The problem with A Return to Salem’s Lot is that, no matter how intelligent its ideas are and no matter how fascinating its structure is, it’s not a very well made film. The cast is incredibly uneven, with Ricky Addison Reed shouting almost all of his lines and Michael Moriarty – a Larry Cohen regular, and normally an excellent actor – shouting all his own lines back, presumably to compensate for Reed’s strangely boisterous energy. The makeup effects are sometimes laughable, and the whole movie is too danged slow for its own good. There’s a reason most people have never heard of it. Midsommar is the superior visceral and emotional experience, that’s for sure, with more skillful cinematography, pacing and mood, and exceptional performances across the board.

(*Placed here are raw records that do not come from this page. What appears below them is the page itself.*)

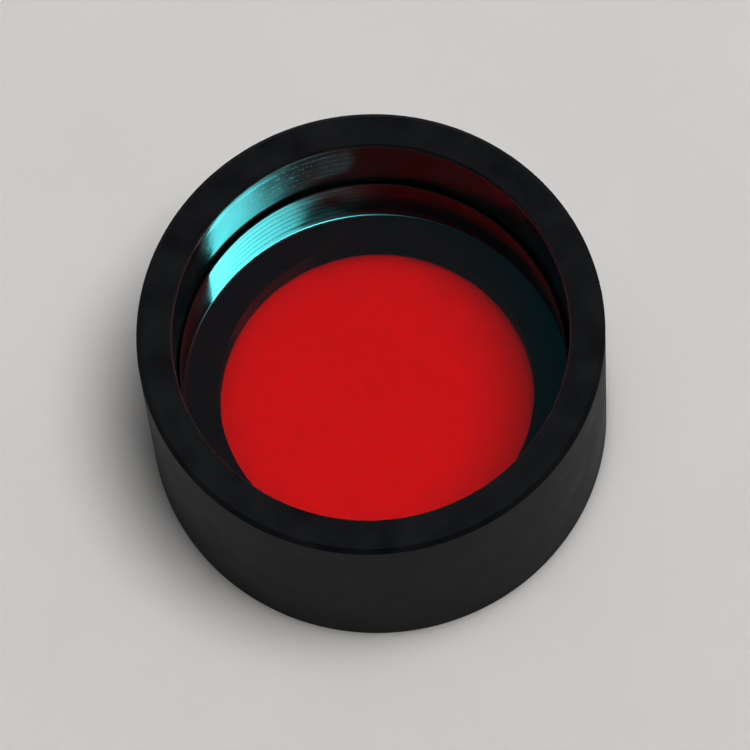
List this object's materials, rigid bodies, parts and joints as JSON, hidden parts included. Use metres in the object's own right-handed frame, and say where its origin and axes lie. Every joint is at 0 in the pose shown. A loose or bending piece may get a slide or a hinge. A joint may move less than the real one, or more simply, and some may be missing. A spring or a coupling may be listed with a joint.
{
  "type": "optical filter",
  "caption": "Round coated glass filter, red in transmission and cyan by reflection, cemented on the ledge inside a slim black turned ring.",
  "frame": {"origin": "centre of the narrow ledge face that the part stands on", "axes": "+Z along the optical axis, from the narrow ledge face towards the wide mouth; X and Y are any two square directions, because the part is round"},
  "size_m": [0.0125, 0.0124, 0.007],
  "materials": {
    "black_anodised": "satin black anodised",
    "coated_glass": "polished, with a mirror-like cyan coating on the upper face"
  },
  "bodies": {
    "root": {"cell": "black_anodised", "filter_plate": "coated_glass"}
  },
  "joints": []
}
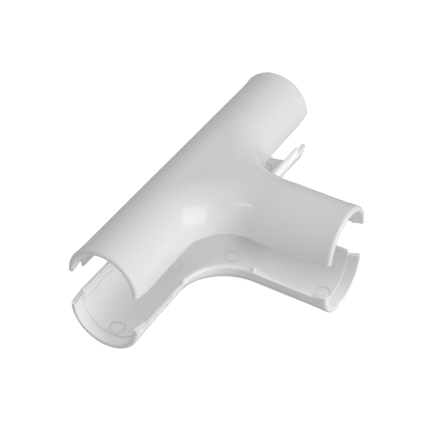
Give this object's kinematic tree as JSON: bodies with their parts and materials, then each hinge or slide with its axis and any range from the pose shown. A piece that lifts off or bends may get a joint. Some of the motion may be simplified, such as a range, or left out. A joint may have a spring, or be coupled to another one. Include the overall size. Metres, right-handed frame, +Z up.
{
  "type": "conduit tee",
  "caption": "Round conduit tee with swept inner corners, parted lengthwise into a base trough with lap-joint tongues and a press-on cover, shown with the cover lifted off.",
  "frame": {"origin": "on the flat underside, straight below the crossing of the run's and the branch's axes", "axes": "+X along the run, -Y along the branch and outwards, +Z up, the way the cover lifts"},
  "size_m": [0.105, 0.0645, 0.037],
  "materials": {
    "base_plastic": "white rigid PVC, moulded, half gloss",
    "cover_plastic": "white rigid PVC, moulded, half gloss"
  },
  "bodies": {
    "base": {"base_shell": "base_plastic"},
    "cover": {"cover_shell": "cover_plastic"}
  },
  "joints": [
    {"name": "cover_lift", "type": "slide", "parent": "base", "child": "cover", "axis": [0, 0, 1], "range_m": [-0.013, 0.027]}
  ]
}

But A Return to Salem’s Lot has something Midsommar doesn’t, and that’s a certain narrative daring. Midsommar falls into very familiar rhythms, evoking genre mainstays like The Texas Chain Saw Massacre and The Wicker Man and sometimes practically to the letter. Cohen’s film eschews all audience expectation and travels into more intellectual, unexpected narrative directions, with big ideas that warrant lengthier discussion than one might normally expect from a forgotten, neglected Stephen King sequel that has nothing to do with the original novel.

And of course, it gave us Samuel Fuller as a cigar-chomping, Nazi-killing vampire hunter, all grumpy and self-assured, half-funny and all badass. Midsommar, for all its fineries, for all its horrors, cannot make that claim. And that, surely, is to its (relatively minor) detriment.